Gobba a levante è l’ultimo libro di poesie, in ordine di tempo, di Nicola Romano. Una raccolta in cui i testi si sfrondano quasi all’essenziale, il lessico si fa liquido e scorrevole, elegante nella proposizione proprio per quel raro concedersi alla parola inusuale spesso utilizzata nelle precedenti raccolte. Anche nella misura metrica si avverte una mutazione: l’endecasillabo, verso principe nella poesia del Nostro, non è più esplicitato quasi pedissequamente, ma ha acquistato la naturale abilità di virare verso un andamento più libero grazie all’associazione con quinari e settenari e all’uso dello jambement. Poesia della maturità, che diviene pensosa, greve del vissuto, quello gioioso e quello dolente, ma anche quello meditativo e quello spirituale. Il linguaggio è diretto, privo di orpelli e sostenuto da una scelta lessicale raramente esornativa. Gobba a levante è il quotidiano che si fa poesia umbratile e assorta.
Se nella nota introduttiva alla raccolta Paolo Ruffilli parla di “mitologia del quotidiano”, io oso affermare che Nicola Romano in queste poesie ha delineato una sorta di mitografia personale, un disegno entro il quale il vissuto dell’autore e quello della realtà sociale che lo circonda generano una verità mitopoietica, quella del tempo in cui viviamo, quella che produce i miti correlati alla realtà attuale: l’ambizione, l’ingiustizia, il catastrofismo, la sovraesposizione mediatica. Un “mare magnum /che già promette buche e spaesamenti/col primo notiziario delle sette”, come denuncia il poeta ne Il lamento del giusto. Occorre dunque aspettare per trovare “le chiavi/ per aprire quei cuori serrati”, ma l’attesa è dura per chi “attende risposte in sintonia/con i percorsi azzurri del suo cielo” e allora è necessario tenersi la chiave di quella stanza “dove matura anima e pensiero”, la stanza della poesia.
Gobba a levante, luna calante, recita un detto popolare. E nella metafora assunta da Romano a titolo della raccolta è iscritto il cammino esistenziale che inizia con un raggio di sole frantumato sulla pelle come “un dolore antico/che concupisce/e prende da lontano” e che continua nell’incertezza di “aver compreso i segni del viaggio”. Siamo al centro dell’avventura umana, nel tempo dei bilanci, nel luogo in cui “non si disvela/l’esatta dimensione del presente”, nel silenzio delle parole perdute “nel secchio oscuro delle incomprensioni”. Ma l’artista non si adatta al disagio dell’esistenza, attinge all’immaginario collettivo per lasciare affiorare la sua energia creatrice e generare la suggestione, l’emozione che scava e fa emergere la forza che risana. In questo quotidiano andare si alternano le due fasi cardinali dell’esistenza: il buio e la luce, la rotazione vitale che il poeta sostanzia con la scelta di termini contrapposti: il sole e la luna, l’alba e l’oscurità, “sciabole di luce e annottamenti”. La luna è presenza costante nel dettato lirico di Romano, ma anche nella sua simbologia notturna il poeta non legge presagi di oscurità perenne, intravede piuttosto il riposo, la saggezza della pausa che prelude alla nuova fase. La luna è la Dea Madre e si correla alla fertilità, all’amore, alla donna, è la Dea Triplice, archetipo femminile nelle tre declinazioni di giovane-madre-vecchia: nascita, equilibrio e riposo.
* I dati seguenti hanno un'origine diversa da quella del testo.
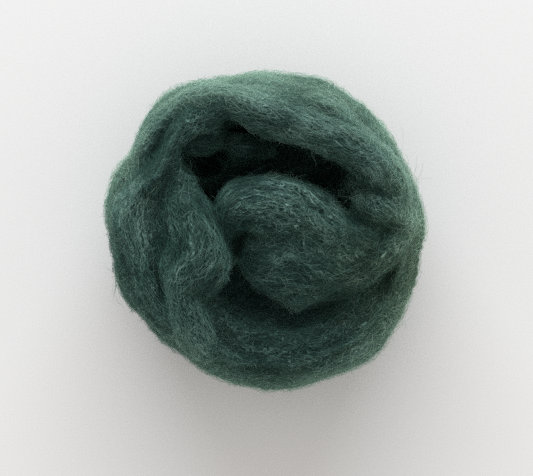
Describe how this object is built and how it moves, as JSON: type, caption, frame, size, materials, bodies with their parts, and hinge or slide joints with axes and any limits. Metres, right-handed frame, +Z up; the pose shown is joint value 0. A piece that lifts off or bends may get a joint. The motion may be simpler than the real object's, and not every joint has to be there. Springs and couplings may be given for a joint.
{
  "type": "wound ball of wool batting",
  "caption": "Soft wound ball of carded wool batting with broad outer wraps and folds coiled into a nest at the top, resting on a small flat spot.",
  "frame": {"origin": "on the surface that the ball rests on, under the middle of its bounding box", "axes": "+Z up out of the nest at the top; +Y towards the broad fold that arches over the top, which is the picture's upper side; +X to the picture's right"},
  "size_m": [0.1276, 0.1262, 0.0832],
  "materials": {
    "green_wool": "loose crimped wool fibres, matt with a soft sheen"
  },
  "bodies": {
    "root": {"wool_batting_ball": "green_wool"}
  },
  "joints": []
}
Ed il tema nodale di questa raccolta è la sostanziale presa di coscienza dell’inevitabile percorso a cui siamo assoggettati; in questo senso il discorso poetico di Romano si fa universale. “Come chiamare vita questa vita/che impassibile volge e si consuma/col tempo di una bolla sopra il lago”. E’ l’aporia, l’impossibile risoluzione di un dubbio espressa attraverso il traslato poetico. Nel turbine dello spaesamento di fronte all’irrisolvibilità della problematica esistenziale il poeta trova la sua maniera di adattarsi: “Disponiamoci adesso a nuovi giorni/coi nostri pochi sogni a buon mercato”. Ma non è della poesia risolvere le querelles filosofiche, semmai lo è porvisi di fronte e indagarne le questioni con onestà, chiedersi sommessamente, con pudore “Chissà chi lascerà maggiore segno/se l’assorto viandante per quartieri/o queste pietre cariche di tempo”. Il tratto più importante del percorso umano è stato superato, i germogli sono ormai frutti, le rondini hanno lasciato il nido per cercare il proprio cielo, ma “abbracciati al mondo che rimane” c’è ancora tempo per aspettare nuove lune, per esplorare altri luoghi “a dispetto degli anni scartocciati nel taschino”. Rari sono i luoghi in cui resistere, scrisse Zanzotto, uno è quello della poesia.